▶

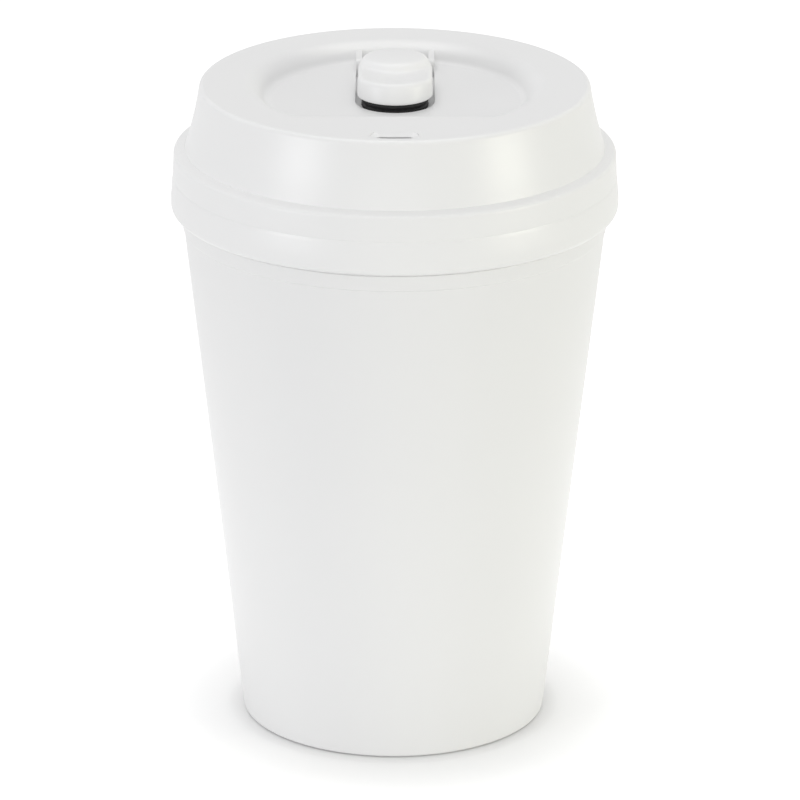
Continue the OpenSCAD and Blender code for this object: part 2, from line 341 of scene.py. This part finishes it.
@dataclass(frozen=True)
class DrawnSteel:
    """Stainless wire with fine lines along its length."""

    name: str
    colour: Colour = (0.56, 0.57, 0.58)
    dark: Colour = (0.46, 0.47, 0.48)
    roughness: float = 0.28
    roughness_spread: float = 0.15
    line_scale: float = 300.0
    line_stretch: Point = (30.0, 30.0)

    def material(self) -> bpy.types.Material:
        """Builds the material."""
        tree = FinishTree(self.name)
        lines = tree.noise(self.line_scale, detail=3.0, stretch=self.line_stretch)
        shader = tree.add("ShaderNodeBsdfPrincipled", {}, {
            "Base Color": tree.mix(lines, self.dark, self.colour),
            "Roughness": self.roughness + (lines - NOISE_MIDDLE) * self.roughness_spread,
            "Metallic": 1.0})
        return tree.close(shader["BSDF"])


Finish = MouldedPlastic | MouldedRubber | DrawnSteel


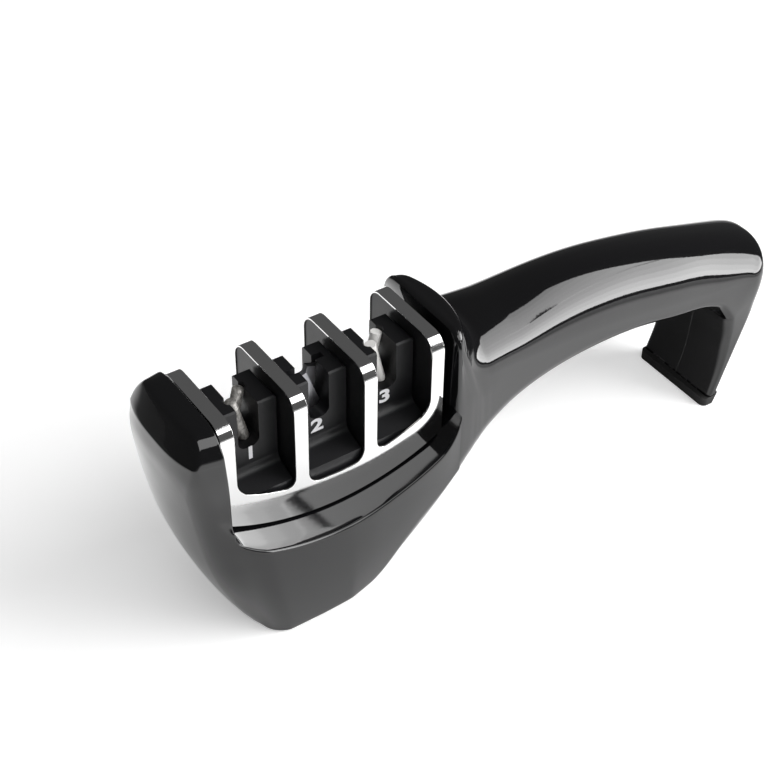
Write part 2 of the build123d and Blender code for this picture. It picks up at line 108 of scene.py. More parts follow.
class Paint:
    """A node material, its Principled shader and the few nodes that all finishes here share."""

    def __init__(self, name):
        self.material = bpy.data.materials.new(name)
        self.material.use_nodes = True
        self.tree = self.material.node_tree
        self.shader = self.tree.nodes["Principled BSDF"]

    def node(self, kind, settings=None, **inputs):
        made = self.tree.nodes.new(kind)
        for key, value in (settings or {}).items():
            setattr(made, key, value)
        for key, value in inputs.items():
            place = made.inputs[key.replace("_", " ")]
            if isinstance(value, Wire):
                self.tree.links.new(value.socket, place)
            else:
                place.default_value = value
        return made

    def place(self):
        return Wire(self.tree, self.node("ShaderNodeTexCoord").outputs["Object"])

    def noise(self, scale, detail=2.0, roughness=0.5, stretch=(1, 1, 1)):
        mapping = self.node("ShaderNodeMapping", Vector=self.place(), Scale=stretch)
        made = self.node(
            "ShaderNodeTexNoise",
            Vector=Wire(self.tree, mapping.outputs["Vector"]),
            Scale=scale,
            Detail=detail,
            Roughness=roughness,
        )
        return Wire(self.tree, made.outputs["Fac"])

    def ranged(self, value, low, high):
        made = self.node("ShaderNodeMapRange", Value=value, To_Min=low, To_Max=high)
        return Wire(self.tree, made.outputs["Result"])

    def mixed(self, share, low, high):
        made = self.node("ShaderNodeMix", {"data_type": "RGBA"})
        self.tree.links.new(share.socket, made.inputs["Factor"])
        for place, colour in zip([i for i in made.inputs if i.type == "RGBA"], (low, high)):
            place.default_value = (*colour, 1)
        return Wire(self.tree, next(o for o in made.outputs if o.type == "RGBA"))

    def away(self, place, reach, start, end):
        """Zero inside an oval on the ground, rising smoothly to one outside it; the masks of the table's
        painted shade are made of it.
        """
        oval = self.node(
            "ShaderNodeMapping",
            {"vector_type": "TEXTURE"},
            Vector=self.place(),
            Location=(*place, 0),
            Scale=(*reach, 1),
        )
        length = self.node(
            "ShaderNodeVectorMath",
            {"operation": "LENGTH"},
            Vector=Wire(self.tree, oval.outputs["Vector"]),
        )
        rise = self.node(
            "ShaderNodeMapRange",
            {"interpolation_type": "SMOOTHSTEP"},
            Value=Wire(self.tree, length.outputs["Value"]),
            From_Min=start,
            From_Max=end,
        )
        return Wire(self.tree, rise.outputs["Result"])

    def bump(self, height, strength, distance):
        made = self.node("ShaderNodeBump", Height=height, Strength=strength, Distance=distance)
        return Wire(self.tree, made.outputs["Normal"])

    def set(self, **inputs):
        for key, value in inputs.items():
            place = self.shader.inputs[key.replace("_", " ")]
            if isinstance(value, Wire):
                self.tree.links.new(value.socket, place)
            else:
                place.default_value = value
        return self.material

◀

Your task is to repeat the data exactly, with nothing left out.

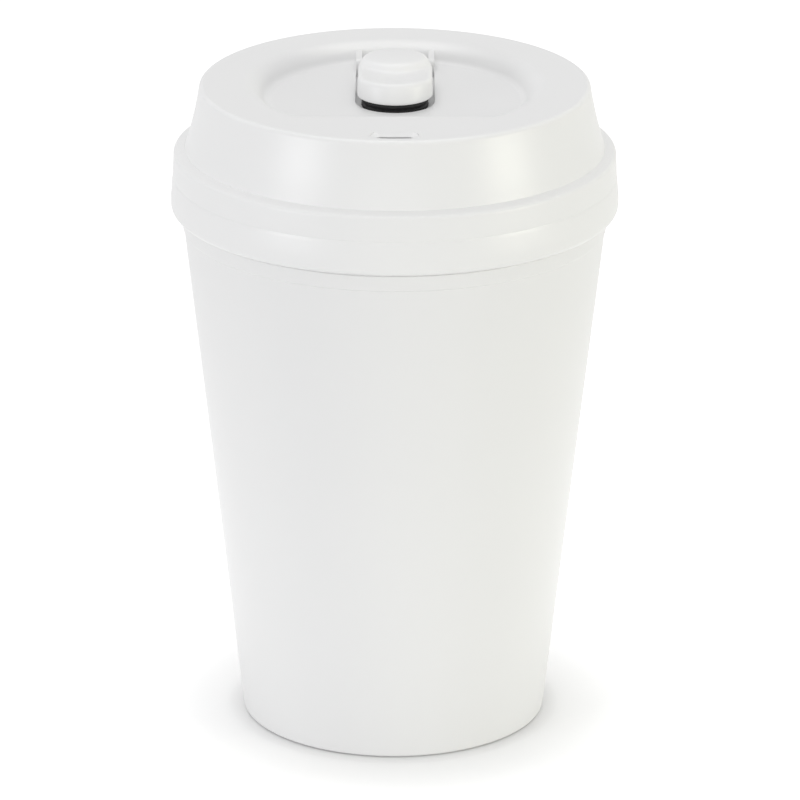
Continue the OpenSCAD and Blender code for this object: part 2, from line 341 of scene.py. This part finishes it.
@dataclass(frozen=True)
class DrawnSteel:
    """Stainless wire with fine lines along its length."""

    name: str
    colour: Colour = (0.56, 0.57, 0.58)
    dark: Colour = (0.46, 0.47, 0.48)
    roughness: float = 0.28
    roughness_spread: float = 0.15
    line_scale: float = 300.0
    line_stretch: Point = (30.0, 30.0)

    def material(self) -> bpy.types.Material:
        """Builds the material."""
        tree = FinishTree(self.name)
        lines = tree.noise(self.line_scale, detail=3.0, stretch=self.line_stretch)
        shader = tree.add("ShaderNodeBsdfPrincipled", {}, {
            "Base Color": tree.mix(lines, self.dark, self.colour),
            "Roughness": self.roughness + (lines - NOISE_MIDDLE) * self.roughness_spread,
            "Metallic": 1.0})
        return tree.close(shader["BSDF"])


Finish = MouldedPlastic | MouldedRubber | DrawnSteel


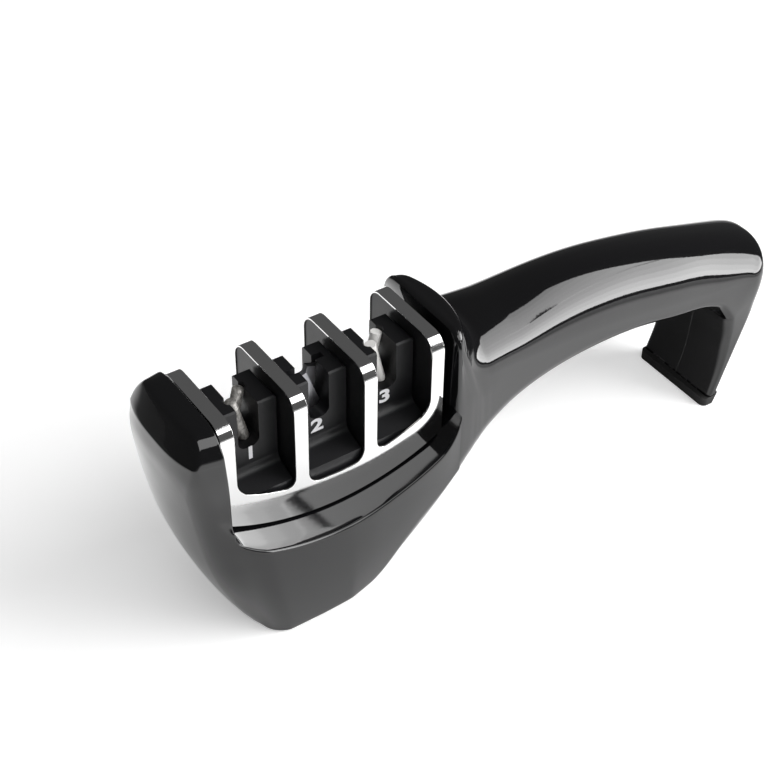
Write part 2 of the build123d and Blender code for this picture. It picks up at line 108 of scene.py. More parts follow.
class Paint:
    """A node material, its Principled shader and the few nodes that all finishes here share."""

    def __init__(self, name):
        self.material = bpy.data.materials.new(name)
        self.material.use_nodes = True
        self.tree = self.material.node_tree
        self.shader = self.tree.nodes["Principled BSDF"]

    def node(self, kind, settings=None, **inputs):
        made = self.tree.nodes.new(kind)
        for key, value in (settings or {}).items():
            setattr(made, key, value)
        for key, value in inputs.items():
            place = made.inputs[key.replace("_", " ")]
            if isinstance(value, Wire):
                self.tree.links.new(value.socket, place)
            else:
                place.default_value = value
        return made

    def place(self):
        return Wire(self.tree, self.node("ShaderNodeTexCoord").outputs["Object"])

    def noise(self, scale, detail=2.0, roughness=0.5, stretch=(1, 1, 1)):
        mapping = self.node("ShaderNodeMapping", Vector=self.place(), Scale=stretch)
        made = self.node(
            "ShaderNodeTexNoise",
            Vector=Wire(self.tree, mapping.outputs["Vector"]),
            Scale=scale,
            Detail=detail,
            Roughness=roughness,
        )
        return Wire(self.tree, made.outputs["Fac"])

    def ranged(self, value, low, high):
        made = self.node("ShaderNodeMapRange", Value=value, To_Min=low, To_Max=high)
        return Wire(self.tree, made.outputs["Result"])

    def mixed(self, share, low, high):
        made = self.node("ShaderNodeMix", {"data_type": "RGBA"})
        self.tree.links.new(share.socket, made.inputs["Factor"])
        for place, colour in zip([i for i in made.inputs if i.type == "RGBA"], (low, high)):
            place.default_value = (*colour, 1)
        return Wire(self.tree, next(o for o in made.outputs if o.type == "RGBA"))

    def away(self, place, reach, start, end):
        """Zero inside an oval on the ground, rising smoothly to one outside it; the masks of the table's
        painted shade are made of it.
        """
        oval = self.node(
            "ShaderNodeMapping",
            {"vector_type": "TEXTURE"},
            Vector=self.place(),
            Location=(*place, 0),
            Scale=(*reach, 1),
        )
        length = self.node(
            "ShaderNodeVectorMath",
            {"operation": "LENGTH"},
            Vector=Wire(self.tree, oval.outputs["Vector"]),
        )
        rise = self.node(
            "ShaderNodeMapRange",
            {"interpolation_type": "SMOOTHSTEP"},
            Value=Wire(self.tree, length.outputs["Value"]),
            From_Min=start,
            From_Max=end,
        )
        return Wire(self.tree, rise.outputs["Result"])

    def bump(self, height, strength, distance):
        made = self.node("ShaderNodeBump", Height=height, Strength=strength, Distance=distance)
        return Wire(self.tree, made.outputs["Normal"])

    def set(self, **inputs):
        for key, value in inputs.items():
            place = self.shader.inputs[key.replace("_", " ")]
            if isinstance(value, Wire):
                self.tree.links.new(value.socket, place)
            else:
                place.default_value = value
        return self.material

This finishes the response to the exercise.